▶ **THE TASK**:
Print all the entries verbatim.

****************

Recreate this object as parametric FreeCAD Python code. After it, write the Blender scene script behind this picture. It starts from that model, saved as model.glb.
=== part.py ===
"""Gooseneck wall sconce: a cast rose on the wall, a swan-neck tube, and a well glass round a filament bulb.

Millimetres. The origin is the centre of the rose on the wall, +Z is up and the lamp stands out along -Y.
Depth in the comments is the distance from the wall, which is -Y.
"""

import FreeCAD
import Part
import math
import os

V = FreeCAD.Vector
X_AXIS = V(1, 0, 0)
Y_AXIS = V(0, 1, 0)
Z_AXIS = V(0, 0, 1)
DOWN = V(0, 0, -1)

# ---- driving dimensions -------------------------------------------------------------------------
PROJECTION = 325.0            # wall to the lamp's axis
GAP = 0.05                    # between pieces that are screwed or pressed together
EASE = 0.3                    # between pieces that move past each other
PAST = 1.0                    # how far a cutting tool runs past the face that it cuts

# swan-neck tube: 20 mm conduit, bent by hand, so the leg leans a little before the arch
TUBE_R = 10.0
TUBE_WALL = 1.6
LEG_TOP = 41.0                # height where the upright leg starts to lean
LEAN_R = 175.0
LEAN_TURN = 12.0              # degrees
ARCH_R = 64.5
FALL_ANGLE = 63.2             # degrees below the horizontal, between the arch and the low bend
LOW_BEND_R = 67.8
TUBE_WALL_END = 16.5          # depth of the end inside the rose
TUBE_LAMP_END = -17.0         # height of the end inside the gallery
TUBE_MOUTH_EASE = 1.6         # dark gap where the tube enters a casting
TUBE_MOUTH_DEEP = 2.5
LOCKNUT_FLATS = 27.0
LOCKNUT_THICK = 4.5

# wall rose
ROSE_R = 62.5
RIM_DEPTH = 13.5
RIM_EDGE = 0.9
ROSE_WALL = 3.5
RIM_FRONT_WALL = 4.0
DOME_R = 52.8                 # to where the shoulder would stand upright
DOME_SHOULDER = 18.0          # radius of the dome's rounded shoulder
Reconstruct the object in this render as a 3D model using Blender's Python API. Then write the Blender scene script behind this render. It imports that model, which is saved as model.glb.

****************

▶ **ANSWER IN FULL**:
Recreate this object as parametric FreeCAD Python code. After it, write the Blender scene script behind this picture. It starts from that model, saved as model.glb.
=== part.py ===
"""Gooseneck wall sconce: a cast rose on the wall, a swan-neck tube, and a well glass round a filament bulb.

Millimetres. The origin is the centre of the rose on the wall, +Z is up and the lamp stands out along -Y.
Depth in the comments is the distance from the wall, which is -Y.
"""

import FreeCAD
import Part
import math
import os

V = FreeCAD.Vector
X_AXIS = V(1, 0, 0)
Y_AXIS = V(0, 1, 0)
Z_AXIS = V(0, 0, 1)
DOWN = V(0, 0, -1)

# ---- driving dimensions -------------------------------------------------------------------------
PROJECTION = 325.0            # wall to the lamp's axis
GAP = 0.05                    # between pieces that are screwed or pressed together
EASE = 0.3                    # between pieces that move past each other
PAST = 1.0                    # how far a cutting tool runs past the face that it cuts

# swan-neck tube: 20 mm conduit, bent by hand, so the leg leans a little before the arch
TUBE_R = 10.0
TUBE_WALL = 1.6
LEG_TOP = 41.0                # height where the upright leg starts to lean
LEAN_R = 175.0
LEAN_TURN = 12.0              # degrees
ARCH_R = 64.5
FALL_ANGLE = 63.2             # degrees below the horizontal, between the arch and the low bend
LOW_BEND_R = 67.8
TUBE_WALL_END = 16.5          # depth of the end inside the rose
TUBE_LAMP_END = -17.0         # height of the end inside the gallery
TUBE_MOUTH_EASE = 1.6         # dark gap where the tube enters a casting
TUBE_MOUTH_DEEP = 2.5
LOCKNUT_FLATS = 27.0
LOCKNUT_THICK = 4.5

# wall rose
ROSE_R = 62.5
RIM_DEPTH = 13.5
RIM_EDGE = 0.9
ROSE_WALL = 3.5
RIM_FRONT_WALL = 4.0
DOME_R = 52.8                 # to where the shoulder would stand upright
DOME_SHOULDER = 18.0          # radius of the dome's rounded shoulder
Reconstruct the object in this render as a 3D model using Blender's Python API. Then write the Blender scene script behind this render. It imports that model, which is saved as model.glb.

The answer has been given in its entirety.